As explained infra, Sellers were not required to file suit against United Fruit before pursuing an independent action against Scolio. When Sellers were not timely paid, they were on notice that United Fruit, and the responsible parties inside United Fruit, had breached their trustee obligations. At this point the Sellers should have attempted to discover why payment was not forthcoming and who was responsible. Instead, the Sellers sat on their hands, and even after United Fruit filed for Bankruptcy protection in December 1997, they did not file suit. Sellers were under no misapprehension that their money was safe, nor could they assume that no one inside United Fruit was liable for their loss. Consequently, the statute of limitations was not tolled.
Weis-Buy's last invoice came due on October 3, 1997, and Brigiotta's last invoice came due on March 4, 1998.

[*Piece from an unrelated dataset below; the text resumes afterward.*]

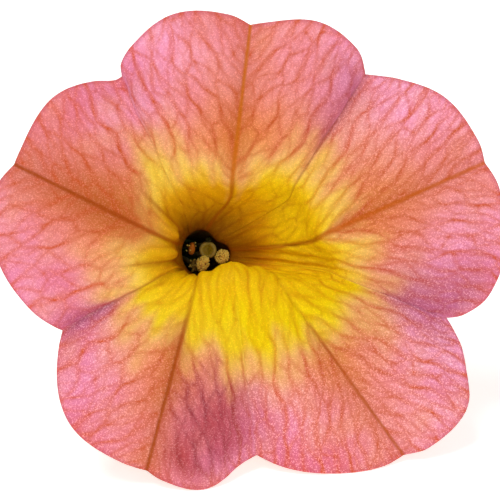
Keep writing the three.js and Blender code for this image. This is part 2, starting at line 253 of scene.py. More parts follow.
def loops_shell(loops, ring=False, **fields):
    """Rows of closed loops joined into one shell of quads: each row to the next, and the last
    back to the first where the rows form a ring, or else both ends filled by a fan round their
    middle. A shell is its points, its faces by their number of corners, and fields of values."""
    rows, around = loops.shape[:2]
    points = loops.reshape(-1, 3)
    row, column = np.meshgrid(np.arange(rows if ring else rows - 1), np.arange(around), indexing="ij")
    beside, following = (column + 1) % around, (row + 1) % rows
    quads = np.stack([row * around + column, row * around + beside,
                      following * around + beside, following * around + column], axis=-1)
    faces = [quads.reshape(-1, 4)]
    fields = {key: np.asarray(values, float).reshape(rows * around, -1)
              for key, values in fields.items()}
    if not ring:
        loop = np.arange(around)
        ahead, last = (loop + 1) % around, (rows - 1) * around
        middle = np.full(around, len(points))
        faces.append(np.stack([ahead, loop, middle], axis=-1))
        faces.append(np.stack([last + loop, last + ahead, middle + 1], axis=-1))
        points = np.concatenate([points, [loops[0].mean(axis=0), loops[-1].mean(axis=0)]])
        fields = {key: np.concatenate([values, values[:1], values[-1:]])
                  for key, values in fields.items()}
    return points, faces, fields


def make_piece(name, shells, material, node_name):
    """Lays shells where the bloom lies and makes them one piece that stands for a node. What
    would lie below the surface is pressed flat on it."""
    placed = to_rest(np.concatenate([points for points, _, _ in shells]))
    placed[:, 2] = np.maximum(placed[:, 2], 0)
    starts = np.cumsum([0] + [len(points) for points, _, _ in shells])
    faces = [face for start, (_, groups, _) in zip(starts, shells)
             for group in groups for face in (group + start).tolist()]
    mesh = bpy.data.meshes.new(name)
    mesh.from_pydata(placed.tolist(), [], faces)
    for key in shells[0][2]:
        values = np.concatenate([fields[key] for _, _, fields in shells]).astype(np.float32)
        kind, part = {1: ("FLOAT", "value"), 3: ("FLOAT_VECTOR", "vector"),
                      4: ("FLOAT_COLOR", "color")}[values.shape[1]]
        mesh.attributes.new(key, kind, "POINT").data.foreach_set(part, values.ravel())
    mesh.shade_smooth()
    mesh.materials.append(material)
    piece = bpy.data.objects.new(name, mesh)
    bpy.context.scene.collection.objects.link(piece)
    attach(piece, "root")
    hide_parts(node_name)
    return piece


def linear(code):
    """An sRGB hex colour as linear red, green and blue, with full alpha."""
    parts = np.array([int(code[i:i + 2], 16) for i in (1, 3, 5)]) / 255
    parts = np.where(parts <= 0.04045, parts / 12.92, ((parts + 0.055) / 1.055) ** 2.4)
    return (*parts, 1.0)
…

Neither seller filed suit until April 26, 2000, a date plainly later than two years after any of their invoices had come due and more than two years after United Fruit originally filed for bankruptcy. Because we conclude that the statute of limitations had run on these claims before the actions were filed, we need not determine Scolio's individual liability, nor determine whether the award of interest or attorneys' fees were appropriate. *fn6 Instead, we remand to the District Court for entry of judgment in favor of the Appellant.